What they are?
These are criteria that any country should use to keep transmission of COVID-19 low and at manageable levels.
These steps can help countries gradually lift restrictions in phases. This will allow some resumption of economic and social life, while minimizing the risk of disease.
Why are they important?
The 6 criteria outline what should be in place before transitioning away from these measures currently in place, such as physical distancing and “shutdowns”.
This “slow and strategic” response is necessary because the virus spreads rapidly and outbreaks can occur quickly.
There are no new vaccines or medicines to prevent or treat COVID-19. Physical distancing measures and movement restrictions are effective in slowing the spread of the virus by limiting contact between people. If these measures are lifted too early or too quickly it is likely to lead to a sharp increase in COVID-19 cases.
What they are NOT.
These 6 steps do not guarantee that COVID-19 will not re-emerge or increase. Without vaccines or medicines, our societies must balance the need and hardship of physical distancing measures to control COVID-19 and the need to resume important activities in our lives. As these 6 criteria are applied, decisions about when and where to move away from restrictions should be based on real time assessments of disease activity. Measures should be lifted in a phased, step-by-step manner.

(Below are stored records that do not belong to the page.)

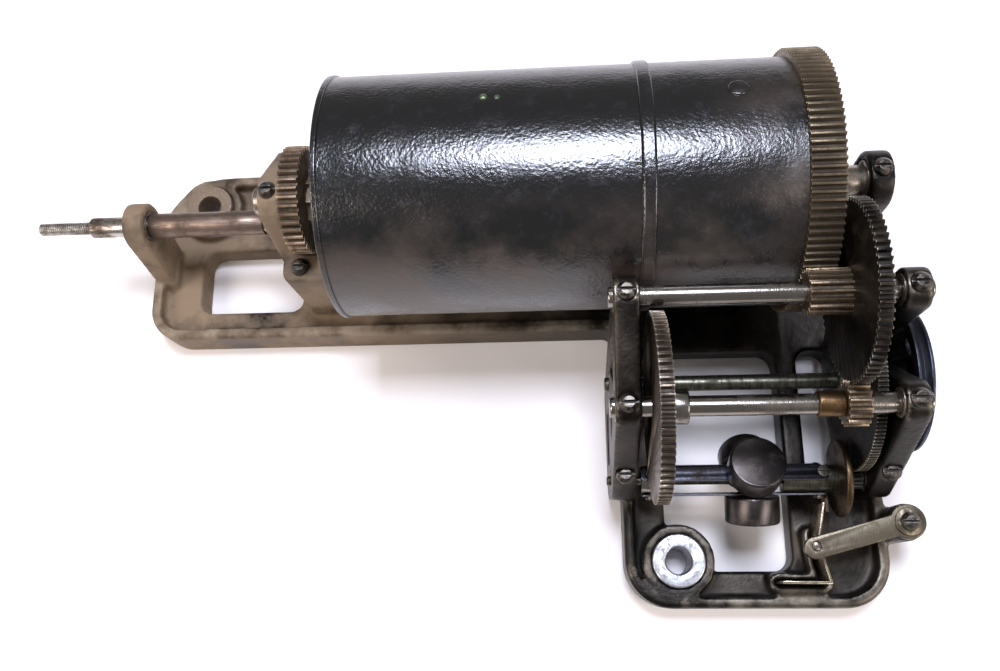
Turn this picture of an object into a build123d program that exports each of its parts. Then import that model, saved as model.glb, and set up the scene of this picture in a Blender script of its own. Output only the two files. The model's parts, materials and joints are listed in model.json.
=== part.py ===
"""Spring motor of a cylinder talking machine.

A wound mainspring barrel drives a train of four shafts, which ends in a belt pulley and a three-weight
governor. Everything hangs in one L-shaped iron casting. X runs along the barrel, Z is up, and the origin is
on the axis of the corner mounting bore, in the plane of the frame's underside.
"""

import os
from math import acos, ceil, cos, pi, radians, sin, sqrt, tan

from build123d import *

os.makedirs("parts", exist_ok=True)

# ---- driving dimensions, millimetres and degrees ----

# frame casting
FRAME_DEPTH = 17.0
FRAME_RIM = 4.0
FRAME_RECESS = 5.5
ARM_LEFT_X = -199.5
ARM_FRONT_Y = 84.5
BOX_LEFT_X = -18.5
BOX_FRONT_Y = -16.0
BOX_RIGHT_MARGIN = 3.0
WALL_THICKNESS = 8.0
LEFT_WALL_X = -23.0
RIGHT_WALL_GAP = 1.5
WALL_RADIUS = 6.5
FOOT_RADIUS = 6.0
BAR_WIDTH = 7.5
BAR_SETBACK = 8.5
RAIL_WIDTH = 17.0
WINDOW_CORNER = 5.0

# mounting bushings
MOUNT_BORE_RADIUS = 4.55
MOUNT_BUSH_RADIUS = 9.2
MOUNT_BOSS_RADIUS = 12.6
MOUNT_BUSH_PROUD = 1.2
ARM_MOUNT_INSET = (20.5, 13.5)
BACK_MOUNT_INSET = (19.6, 14.0)

# mainspring barrel
BARREL_X = -112.0
BARREL_FRONT_Y = 79.0
BARREL_RADIUS = 40.0
BARREL_Y = BARREL_FRONT_Y + BARREL_RADIUS
ARM_BACK_Y = BARREL_Y + 34.0
BARREL_WALL = 1.4
BARREL_FLOOR_GAP = 5.0
LONG_SECTION = 98.0
SEAM_WIDTH = 4.5
SHORT_SECTION = 44.2
SEAM_HEIGHT = 0.9
CAP_THICKNESS = 2.0
RIM_HEIGHT = 1.2
SPRING_STRIP = 0.9
SPRING_PITCH = 2.2
SPRING_TURNS = 9
SPRING_END_GAP = 1.5
SPRING_CLEARANCE = 0.3
ARBOR_RADIUS = 5.0

# gear teeth
GEAR_MODULE = 0.75
FINE_MODULE = 0.45
WINDING_MODULE = 0.9
PRESSURE_ANGLE = 20.0
ADDENDUM = 0.8
DEDENDUM = 1.0
BACKLASH = 0.1
RING_STEP = 1.25
RING_WIDTH = 10.0
GEAR_WIDTH = 4.0
GEAR_A_GAP = 2.4
GEAR_B_GAP = 3.0
GEAR_C_GAP = 6.2
PINION_A_INSET = 0.3
PINION_LAP = 1.2
FINE_WIDTH = 3.0
PINION_A_TEETH = 17
GEAR_A_TEETH = 72
PINION_B_TEETH = 17
GEAR_B_TEETH = 76
PINION_C_TEETH = 14
GEAR_C_TEETH = 132
GOVERNOR_TEETH = 14
WINDING_GEAR_TEETH = 39
WINDING_PINION_TEETH = 12

# direction from each shaft to the next, from +Y towards +Z
BARREL_TO_A = 156.5
A_TO_B = 200.0
B_TO_C = 294.5
C_TO_GOVERNOR = 198.5
ARBOR_TO_WINDING = 276.0

# shafts and bearings
SHAFT_RADIUS = 3.15
SHAFT_C_RADIUS = 2.6
GOVERNOR_SHAFT_RADIUS = 1.6
RUNNING_CLEARANCE = 0.05
BUSH_WALL = 1.4

# winding side
WINDING_GEAR_WIDTH = 6.7
WINDING_GEAR_GAP = 10.7
BRACKET_THICKNESS = 7.5
BRACKET_GAP = 2.2
WINDING_SHAFT_RADIUS = 3.75
THREAD_RADIUS = 2.35
THREAD_LENGTH = 20.0
SHAFT_OVERHANG = 15.0
SLEEVE_RADIUS = 4.6
SLEEVE_LENGTH = 43.0
EYE_RADIUS = 8.5
PILLAR_SHARE = 0.76
PILLAR_DEPTH = 10.6
BRACKET_FOOT_SPREAD = 14.0
EYE_FOOT_SHIFT = 8.0
EYE_THICKNESS = 8.0
EYE_MARGIN = 1.5
RATCHET_RADIUS = 12.0
RATCHET_TEETH = 12
RATCHET_WIDTH = 3.5
RATCHET_DEPTH = 2.2
CLICK_STUD_RADIUS = 2.0
CLICK_STUD_RING = 22.5
CLICK_STUD_ANGLE = -30.0
CLICK_TIP_RADIUS = 1.2

# belt pulley
PULLEY_RADIUS = 24.0
PULLEY_WIDTH = 5.0
PULLEY_GAP = 1.6
GROOVE_DEPTH = 1.6
PULLEY_HOLE_RADIUS = 3.0
PULLEY_HOLE_RING = 15.5
PULLEY_HOLE_ANGLE = 60.0

# governor
LEAF_ANGLES = (74.0, 194.0, 314.0)
LEAF_THICKNESS = 0.5
LEAF_WIDTH = 5.0
LEAF_END_GAP = 2.0
LEAF_LAP = 14.5
HUB_RADIUS = 4.6
HUB_LENGTH = 7.0
GOVERNOR_SLEEVE_LENGTH = 17.8
SLEEVE_GAP = 0.1
SLEEVE_TRAVEL = 1.0
WEIGHT_LEAD = 10.0
WEIGHT_RADIUS = 9.0
WEIGHT_THICKNESS = 9.3
WEIGHT_GAP = 0.1
DISC_RADIUS = 12.9
DISC_THICKNESS = 2.2
DISC_CLEARANCE = 2.1

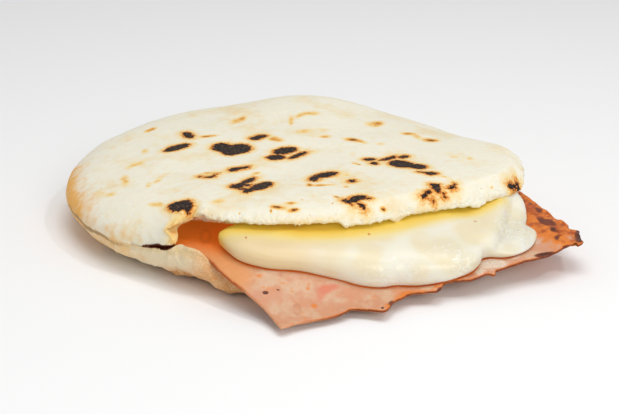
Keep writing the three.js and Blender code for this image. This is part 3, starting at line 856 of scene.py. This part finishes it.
class Wire:
    # One output of a node, with the arithmetic of numbers.
    def __init__(self, tree, socket):
        self.tree = tree
        self.socket = socket

    def node(self, kind, inputs, output=0, **settings):
        made = self.tree.nodes.new(kind)
        for name, value in settings.items():
            setattr(made, name, value)
        for name, value in inputs.items():
            if isinstance(value, Wire):
                self.tree.links.new(value.socket, made.inputs[name])
            else:
                made.inputs[name].default_value = value
        return Wire(self.tree, made.outputs[output])

    def math(self, operation, other=0.0, swap=False):
        pair = (other, self) if swap else (self, other)
        return self.node("ShaderNodeMath", dict(enumerate(pair)), operation=operation)

    def __add__(self, other):
        return self.math("ADD", other)

    def __sub__(self, other):
        return self.math("SUBTRACT", other)

    def __rsub__(self, other):
        return self.math("SUBTRACT", other, swap=True)

    def __mul__(self, other):
        return self.math("MULTIPLY", other)

    __radd__ = __add__
    __rmul__ = __mul__

    def between(self, low, high):
        return self.node("ShaderNodeMapRange", {"Value": self, "From Min": low, "From Max": high},
                         interpolation_type="SMOOTHSTEP")

    def scaled(self, factor):
        return self.node("ShaderNodeVectorMath", {0: self, "Scale": factor}, operation="SCALE")

    def noise(self, size, detail=2.0, rough=0.5):
        return self.node("ShaderNodeTexNoise", {"Vector": self, "Scale": 1 / size, "Detail": detail,
                                                "Roughness": rough})

    def cells(self, size):
        return self.node("ShaderNodeTexVoronoi", {"Vector": self, "Scale": 1 / size})

    def blend(self, first, second):
        return self.node("ShaderNodeMix", {0: self, 6: first, 7: second}, output=2, data_type="RGBA")


class Finish:
    # A new material with its object coordinates in mm.
    def __init__(self, name):
        self.material = bpy.data.materials.new(name)
        self.material.use_nodes = True
        self.tree = self.material.node_tree
        self.shader = self.tree.nodes["Principled BSDF"]
        start = Wire(self.tree, self.tree.nodes.new("ShaderNodeTexCoord").outputs["Object"])
        self.place = start.scaled(1000.0)

    def mark(self, name):
        return self.place.node("ShaderNodeAttribute", {}, output="Fac", attribute_name=name)

    def coats(self, colour, layers):
        # Lays tones over a colour in turn, each through its own mask.
        for mask, tone in layers:
            colour = mask.blend(colour, tone)
        return colour

    def bumps(self, layers):
        # Adds up heights, each with the distance in mm that it stands out.
        normal = None
        for height, distance in layers:
            inputs = {"Height": height, "Strength": 1.0, "Distance": distance / 1000}
            if normal is not None:
                inputs["Normal"] = normal
            normal = self.place.node("ShaderNodeBump", inputs)
        return normal

    def close(self, sockets):
        for name, value in sockets.items():
            if isinstance(value, Wire):
                self.tree.links.new(value.socket, self.shader.inputs[name])
            else:
                self.shader.inputs[name].default_value = value
        return self.material


unlit = (0, 0, 0, 1)

doughLook = {
    "light": paint(237, 233, 216), "warm": paint(235, 222, 188), "glow": paint(240, 210, 142),
    "tan": paint(226, 158, 70), "halo": paint(198, 112, 38), "brown": paint(120, 66, 28),
    "char": paint(30, 23, 21), "ash": paint(78, 58, 44), "pocket": paint(200, 108, 44),
    "crackShade": paint(92, 44, 24), "rim": paint(238, 178, 92), "crust": paint(224, 196, 146),
    "crumb": paint(232, 213, 178), "base": paint(188, 152, 106), "dark": paint(84, 50, 32),
    "stainAndShade": paint(218, 146, 70), "foldShadeGrey": paint(176, 142, 100),
    "paintedGlow": (0.12, 0.025, 0.002, 1),
}


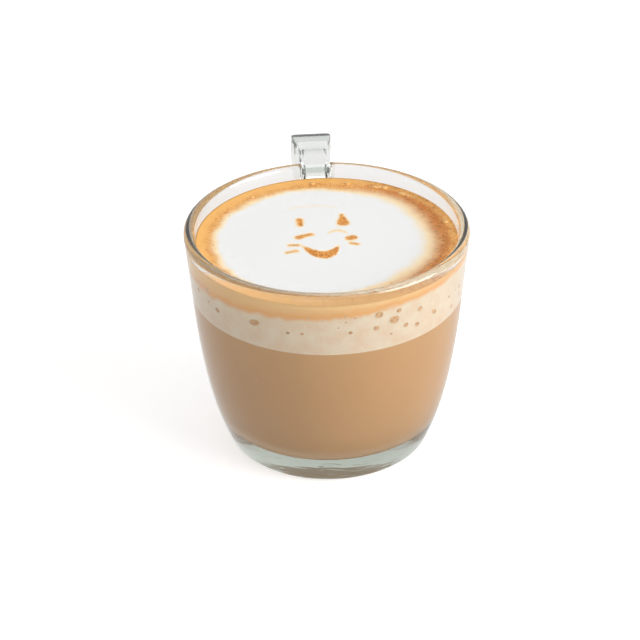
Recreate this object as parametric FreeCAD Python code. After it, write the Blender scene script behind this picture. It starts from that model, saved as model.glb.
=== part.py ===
# A glass coffee cup with a loop handle, filled with coffee under a thick layer of milk foam.
# Millimetres. +Z is up, the origin is the middle of the underside, and the handle lies along +Y.
import FreeCAD, Part
import math
import os
from FreeCAD import Vector

# bowl of the glass
rimDiameter = 82.0
cupHeight = 68.5
wallThickness = 3.1
floorThickness = 6.6      # solid glass under the coffee
innerCornerRadius = 13.0  # where the inside wall runs into the inside floor
footRounding = 1.8

# the outside of the wall, as its inset from the rim at five places
footInset = 11.2
heelInset = 8.2
heelHeight = 8.0
bellyInset = 4.5
bellyHeight = 24.0
shoulderInset = 2.0
shoulderDrop = 22.95      # below the middle of the lip
collarInset = 0.9
collarDrop = 8.95

# what is in the cup
foamDrop = 4.3            # from the rim down to the foam
foamDepth = 16.3

# loop handle, a flat strap that leaves the wall just under the rim
strapThickness = 4.4
strapEdgeRadius = 1.3
handleDrop = 0.2          # from the rim down to the top of the handle
handleReach = 24.3        # from the rim out to the back of the strap
bendRadius = 3.8          # middle line of the sharp upper bend
lowerRootHeight = 22.5    # where the strap comes back to the wall
lowerRootSlope = 18.0     # degrees by which it still falls as it meets the wall
neckGap = 5.5             # from the rim out to the narrowest place
rootWidth = 8.9
neckWidth = 6.8
bendWidth = 12.3
tailWidth = 7.6
flareEvenness = 0.75      # 1 is an even flare from the neck to the bend, less is a hollow one
tailRoundness = 1.15      # how far the strap bulges before it turns back to the wall
armSteps = 8
tailSteps = 10

levelTolerance = 0.001    # an edge this near to a height lies at it

rimRadius = rimDiameter / 2
lipRadius = wallThickness / 2
lipMiddle = cupHeight - lipRadius
foamLevel = cupHeight - foamDrop
coffeeLevel = foamLevel - foamDepth


def wallCurve(inset):
    """The wall's outline from its foot to the lip, moved inwards by the inset."""
    outline = [
        (footInset, 0.0),
        (heelInset, heelHeight),
        (bellyInset, bellyHeight),
        (shoulderInset, lipMiddle - shoulderDrop),
        (collarInset, lipMiddle - collarDrop),
        (0.0, lipMiddle),
    ]
    curve = Part.BSplineCurve()
    curve.interpolate([Vector(rimRadius - share - inset, 0, height) for share, height in outline])
    return curve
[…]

Refer to COVID-19 strategy update, 14 April 2020 (page 10) - Transitioning to and maintaining a steady state of low-level or no transmission
For many countries and subnational authorities and communities, managing a controlled and deliberate transition from a scenario of community transmission to a sustainable, steady state of low-level or no transmission is, at present, the best-case outcome in the short and medium term in the absence of a safe and effective vaccine. For countries yet to report community transmission, preventing the escalation of transmission and maintaining a steady state of low-level or no transmission may be feasible.
Achieving either of these aims will hinge on the ability of national and/or subnational authorities to ensure that six key criteria are satisfied:
- COVID‑19 transmission is controlled to a level of sporadic cases and clusters of cases, all from known contacts or importations and the incidence of new cases should be maintained at a level that the health system can manage with substantial clinical care capacity in reserve.
- Sufficient health system and public health capacities are in place to enable the major shift from detecting and treating mainly serious cases to detecting and isolating all cases, irrespective of severity and origin:
- Detection: suspect cases should be detected quickly after symptom onset through active case finding, self‑reporting, entry screening, and other approaches;
- Testing: all suspected cases should have test results within 24 hours of identification and sampling, and there would be sufficient capacity to verify the virus-free status of patients who have recovered;
- Isolation: all confirmed cases could be effectively isolated (in hospitals and/or designated housing for mild and moderate cases, or at home with sufficient support if designated housing is not available) immediately and until they are no longer infectious;
- Quarantine: all close contacts could be traced, quarantined and monitored for 14 days, whether in specialized accommodation or self-quarantine. Monitoring and support can be done through a combination of visits by community volunteers, phone calls, or messaging.
- Outbreak risks in high-vulnerability settings are minimized, which requires all major drivers and/or amplifiers of COVID‑19 transmission to have been identified, with appropriate measures in place to minimize the risk of new outbreaks and of nosocomial transmission (e.g. appropriate infection prevention and control, including triage, and provision of personal protective equipment in health care facilities andresidential care settings).
- Workplace preventive measures are established to reduce risk, including the appropriate directives and capacities to promote and enable standard COVID‑19 prevention measures in terms of physical distancing, hand washing, respiratory etiquette and, potentially, temperature
monitoring. - Risk of imported cases managed through an analysis of the likely origin and routes of importations, and measures would be in place to rapidly detect and manage suspected cases among travelers (including the capacity to quarantine individuals arriving from areas with community transmission).
- Communities are fully engaged and understand that the transition entails a major shift, from detecting and treating only serious cases to detecting and isolating all cases, that behavioural prevention measures must be maintained, and that all individuals have key roles in enabling and in some cases implementing new control measures.
Decisions about when and where to transition must be evidence based, data driven and implemented incrementally. It is essential to have real-time, accurate data on the testing of suspected cases, the nature and isolation status of all confirmed cases, the number of contacts per case and completeness of tracing, and the dynamic capacity of health systems to deal with COVID-19 cases.
To reduce the risk of new outbreaks, measures should be lifted in a phased, step-wise manner based on an assessment of the epidemiological risks and socioeconomic benefits of lifting restrictions on different workplaces, educational institutions, and social activities (such as concerts, religious events, sporting events). Risk assessments may eventually benefit from serological testing, when reliable assays are available, to inform understanding of population susceptibility to COVID‑19.
Ideally there would be a minimum of 2 weeks (corresponding to the incubation period of COVID‑19) between each phase of the transition, to allow sufficient time to understand the risk of new outbreaks and to respond appropriately.